----- Material -----

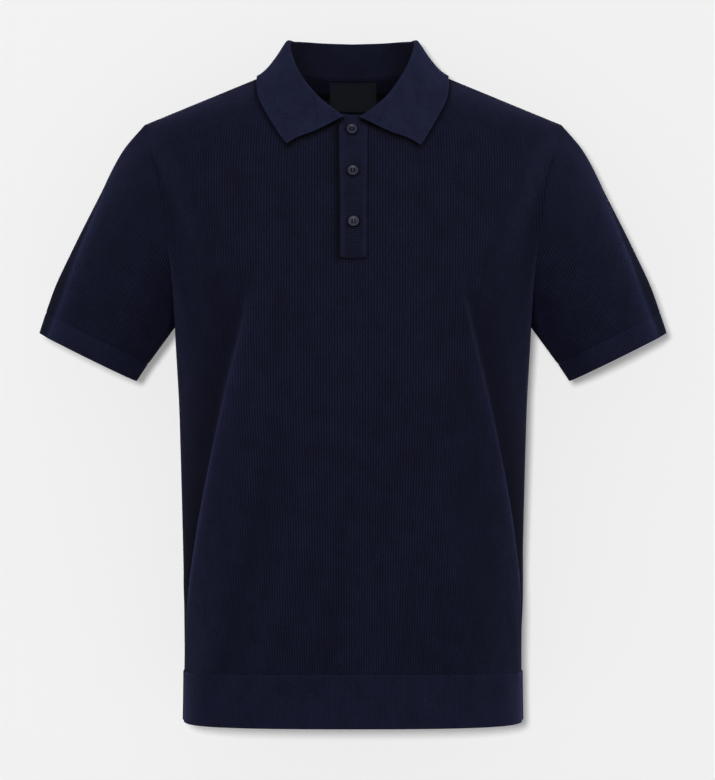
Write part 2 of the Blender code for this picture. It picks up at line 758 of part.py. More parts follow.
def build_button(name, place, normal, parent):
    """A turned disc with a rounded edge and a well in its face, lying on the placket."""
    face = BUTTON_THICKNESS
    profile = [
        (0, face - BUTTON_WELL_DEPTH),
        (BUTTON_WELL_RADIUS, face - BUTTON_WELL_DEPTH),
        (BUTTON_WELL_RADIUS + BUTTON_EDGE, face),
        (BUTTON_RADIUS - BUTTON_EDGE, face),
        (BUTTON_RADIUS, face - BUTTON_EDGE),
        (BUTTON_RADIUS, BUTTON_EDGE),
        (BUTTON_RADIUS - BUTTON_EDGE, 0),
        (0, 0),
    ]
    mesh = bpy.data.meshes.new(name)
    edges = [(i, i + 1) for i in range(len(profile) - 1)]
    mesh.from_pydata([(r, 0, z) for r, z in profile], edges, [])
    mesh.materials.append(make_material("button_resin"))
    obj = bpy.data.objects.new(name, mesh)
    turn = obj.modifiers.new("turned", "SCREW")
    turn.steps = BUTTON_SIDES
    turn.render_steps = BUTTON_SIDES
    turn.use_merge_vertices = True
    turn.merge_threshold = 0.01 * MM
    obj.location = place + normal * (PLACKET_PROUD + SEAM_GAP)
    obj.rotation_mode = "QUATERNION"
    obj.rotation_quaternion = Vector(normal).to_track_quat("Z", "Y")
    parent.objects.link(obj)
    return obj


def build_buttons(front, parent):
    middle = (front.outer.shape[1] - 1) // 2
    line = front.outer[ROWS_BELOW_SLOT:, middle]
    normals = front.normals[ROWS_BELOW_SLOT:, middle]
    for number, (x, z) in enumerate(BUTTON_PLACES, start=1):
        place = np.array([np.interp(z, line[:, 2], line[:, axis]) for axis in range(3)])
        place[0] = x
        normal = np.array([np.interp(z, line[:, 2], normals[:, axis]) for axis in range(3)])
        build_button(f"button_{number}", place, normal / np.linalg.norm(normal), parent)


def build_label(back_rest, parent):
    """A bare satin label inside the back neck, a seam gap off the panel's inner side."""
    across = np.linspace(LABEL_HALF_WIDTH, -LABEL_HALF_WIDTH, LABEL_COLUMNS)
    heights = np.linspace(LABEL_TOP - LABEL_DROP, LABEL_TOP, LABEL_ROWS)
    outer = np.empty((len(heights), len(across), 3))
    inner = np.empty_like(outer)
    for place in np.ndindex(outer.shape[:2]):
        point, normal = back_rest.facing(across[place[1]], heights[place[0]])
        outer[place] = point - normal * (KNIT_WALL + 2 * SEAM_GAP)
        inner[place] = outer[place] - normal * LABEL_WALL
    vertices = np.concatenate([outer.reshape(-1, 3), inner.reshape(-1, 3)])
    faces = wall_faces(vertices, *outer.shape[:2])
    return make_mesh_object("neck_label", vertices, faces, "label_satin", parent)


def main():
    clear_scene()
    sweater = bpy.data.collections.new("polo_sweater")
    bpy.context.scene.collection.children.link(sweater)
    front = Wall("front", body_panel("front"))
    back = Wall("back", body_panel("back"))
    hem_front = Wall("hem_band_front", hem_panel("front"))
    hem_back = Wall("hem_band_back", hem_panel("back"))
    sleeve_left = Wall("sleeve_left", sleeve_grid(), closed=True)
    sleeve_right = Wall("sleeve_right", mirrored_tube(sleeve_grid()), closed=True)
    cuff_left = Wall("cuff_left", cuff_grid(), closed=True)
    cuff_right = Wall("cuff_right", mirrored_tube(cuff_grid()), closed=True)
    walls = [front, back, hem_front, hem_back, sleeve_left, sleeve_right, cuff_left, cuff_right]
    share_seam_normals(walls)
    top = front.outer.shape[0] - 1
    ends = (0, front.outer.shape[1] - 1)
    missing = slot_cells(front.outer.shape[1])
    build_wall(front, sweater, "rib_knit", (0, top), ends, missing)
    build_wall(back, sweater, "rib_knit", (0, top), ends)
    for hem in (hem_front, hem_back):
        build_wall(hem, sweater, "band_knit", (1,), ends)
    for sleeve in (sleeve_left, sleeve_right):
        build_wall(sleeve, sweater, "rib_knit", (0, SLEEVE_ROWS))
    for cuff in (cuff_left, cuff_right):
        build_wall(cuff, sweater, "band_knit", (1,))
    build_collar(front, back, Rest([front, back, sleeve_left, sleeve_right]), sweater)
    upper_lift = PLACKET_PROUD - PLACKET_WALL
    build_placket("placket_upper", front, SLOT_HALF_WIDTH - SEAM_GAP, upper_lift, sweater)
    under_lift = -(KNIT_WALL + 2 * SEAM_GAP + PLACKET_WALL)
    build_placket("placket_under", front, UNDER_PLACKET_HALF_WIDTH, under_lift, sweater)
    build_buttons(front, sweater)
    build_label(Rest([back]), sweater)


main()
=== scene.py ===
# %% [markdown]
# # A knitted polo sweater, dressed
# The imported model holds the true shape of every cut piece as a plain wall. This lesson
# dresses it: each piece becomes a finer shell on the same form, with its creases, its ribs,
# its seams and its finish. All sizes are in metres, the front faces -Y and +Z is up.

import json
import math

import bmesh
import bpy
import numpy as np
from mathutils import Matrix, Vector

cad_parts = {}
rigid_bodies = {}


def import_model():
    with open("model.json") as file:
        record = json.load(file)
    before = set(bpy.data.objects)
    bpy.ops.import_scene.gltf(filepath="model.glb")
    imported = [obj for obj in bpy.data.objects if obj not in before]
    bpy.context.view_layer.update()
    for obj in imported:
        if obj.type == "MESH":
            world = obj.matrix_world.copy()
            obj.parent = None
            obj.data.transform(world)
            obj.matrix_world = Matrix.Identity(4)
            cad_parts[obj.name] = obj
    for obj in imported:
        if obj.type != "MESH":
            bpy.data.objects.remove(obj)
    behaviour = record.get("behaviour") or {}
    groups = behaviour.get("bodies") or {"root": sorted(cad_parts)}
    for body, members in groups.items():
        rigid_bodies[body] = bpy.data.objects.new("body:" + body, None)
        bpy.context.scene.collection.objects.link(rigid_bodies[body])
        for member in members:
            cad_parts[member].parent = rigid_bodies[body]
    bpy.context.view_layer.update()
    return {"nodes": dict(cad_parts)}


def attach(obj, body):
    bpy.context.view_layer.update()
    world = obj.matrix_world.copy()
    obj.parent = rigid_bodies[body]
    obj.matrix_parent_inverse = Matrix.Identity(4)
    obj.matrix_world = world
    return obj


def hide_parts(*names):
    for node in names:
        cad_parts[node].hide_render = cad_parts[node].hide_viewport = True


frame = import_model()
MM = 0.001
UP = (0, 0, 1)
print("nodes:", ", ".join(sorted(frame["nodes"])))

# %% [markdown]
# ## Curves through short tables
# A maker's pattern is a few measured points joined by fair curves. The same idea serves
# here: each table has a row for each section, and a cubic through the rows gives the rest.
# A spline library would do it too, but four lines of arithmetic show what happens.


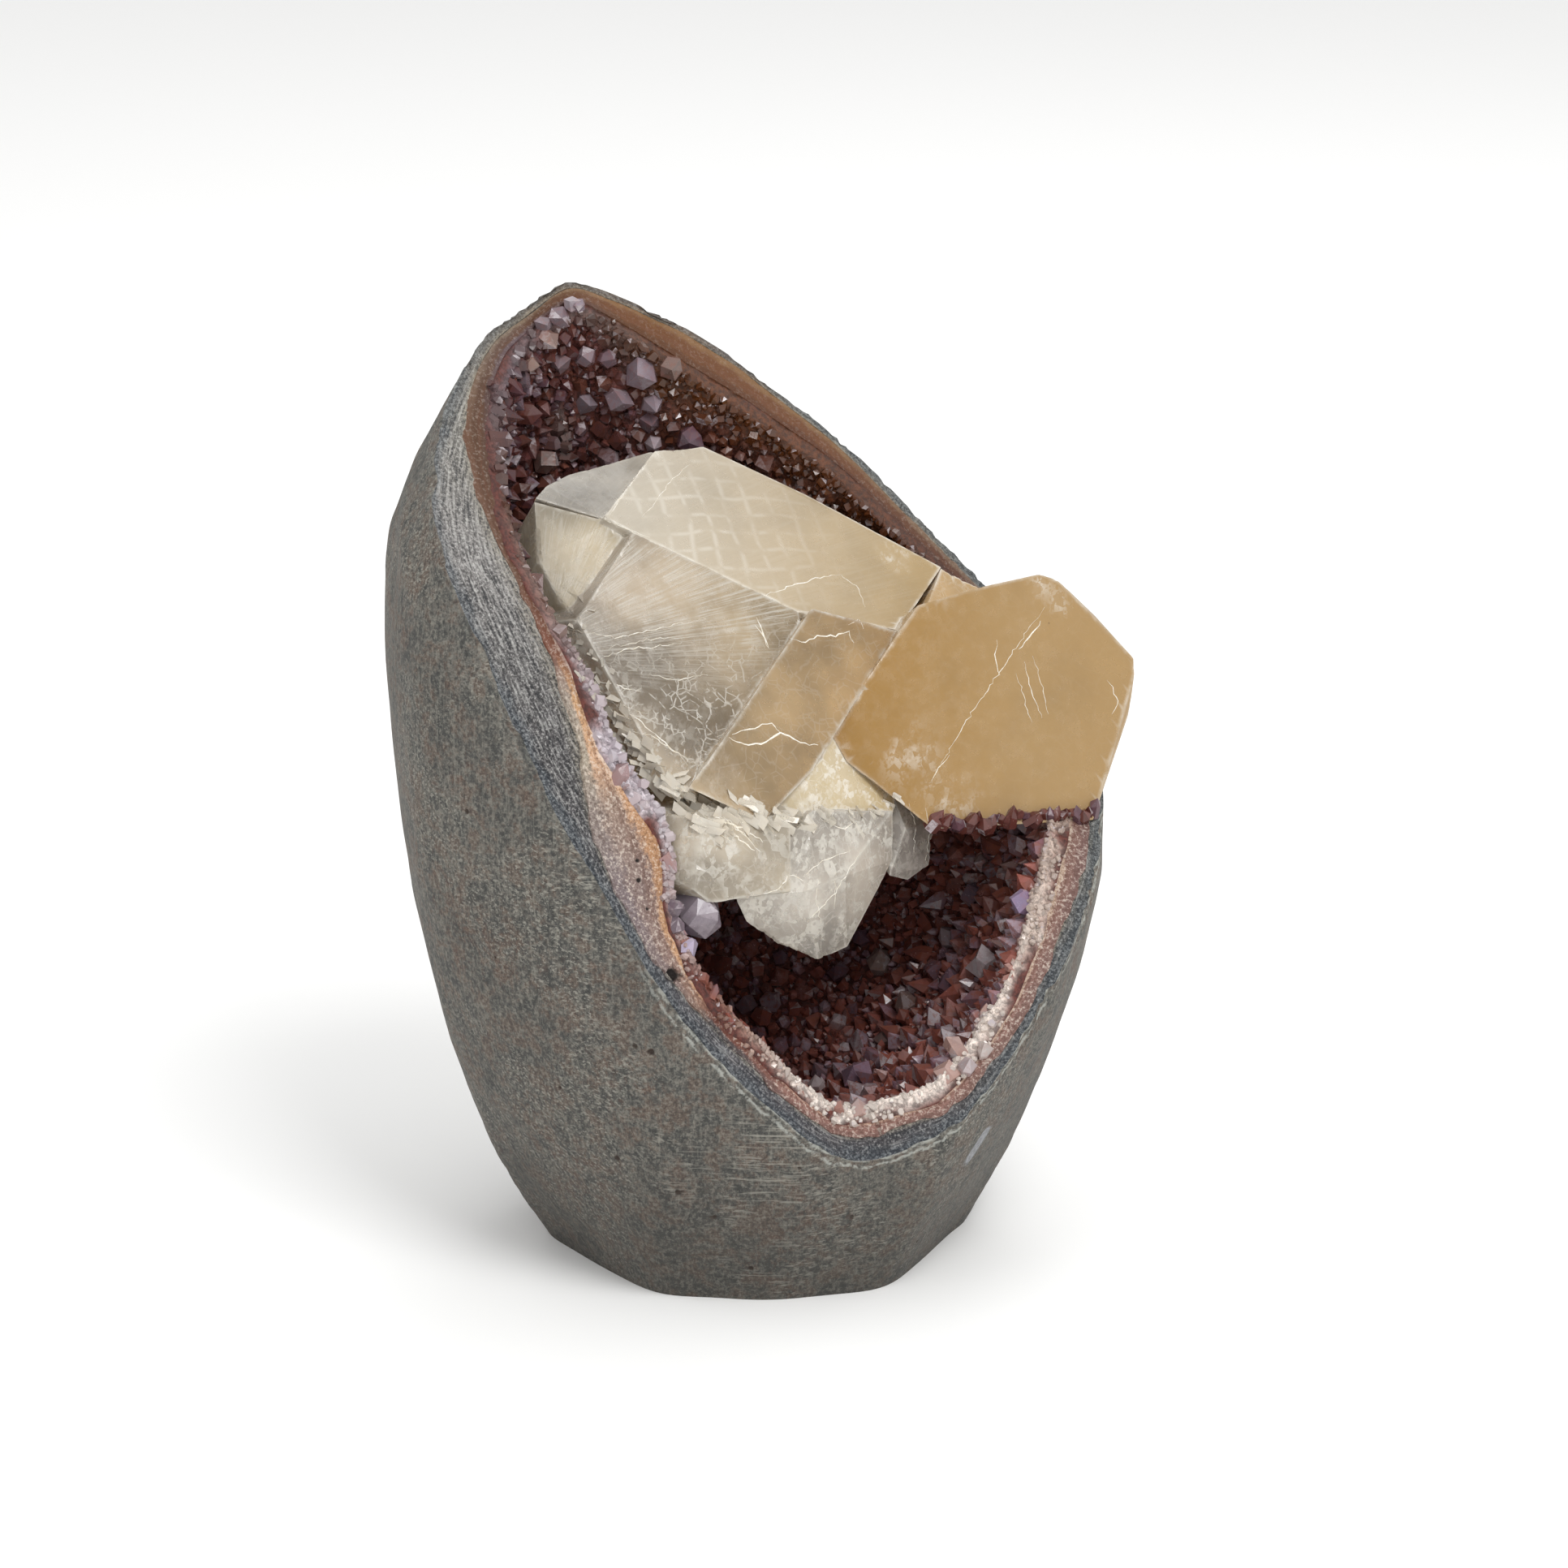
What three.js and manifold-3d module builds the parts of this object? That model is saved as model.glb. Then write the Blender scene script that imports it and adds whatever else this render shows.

-----

**What you are asked to do**.
Above are the records. Print exactly, and only, the lines from the line with "under_lift = -(KNIT_WALL" to the line with "import math", both inclusive.

**Complete response**.
    under_lift = -(KNIT_WALL + 2 * SEAM_GAP + PLACKET_WALL)
    build_placket("placket_under", front, UNDER_PLACKET_HALF_WIDTH, under_lift, sweater)
    build_buttons(front, sweater)
    build_label(Rest([back]), sweater)


main()
=== scene.py ===
# %% [markdown]
# # A knitted polo sweater, dressed
# The imported model holds the true shape of every cut piece as a plain wall. This lesson
# dresses it: each piece becomes a finer shell on the same form, with its creases, its ribs,
# its seams and its finish. All sizes are in metres, the front faces -Y and +Z is up.

import json
import math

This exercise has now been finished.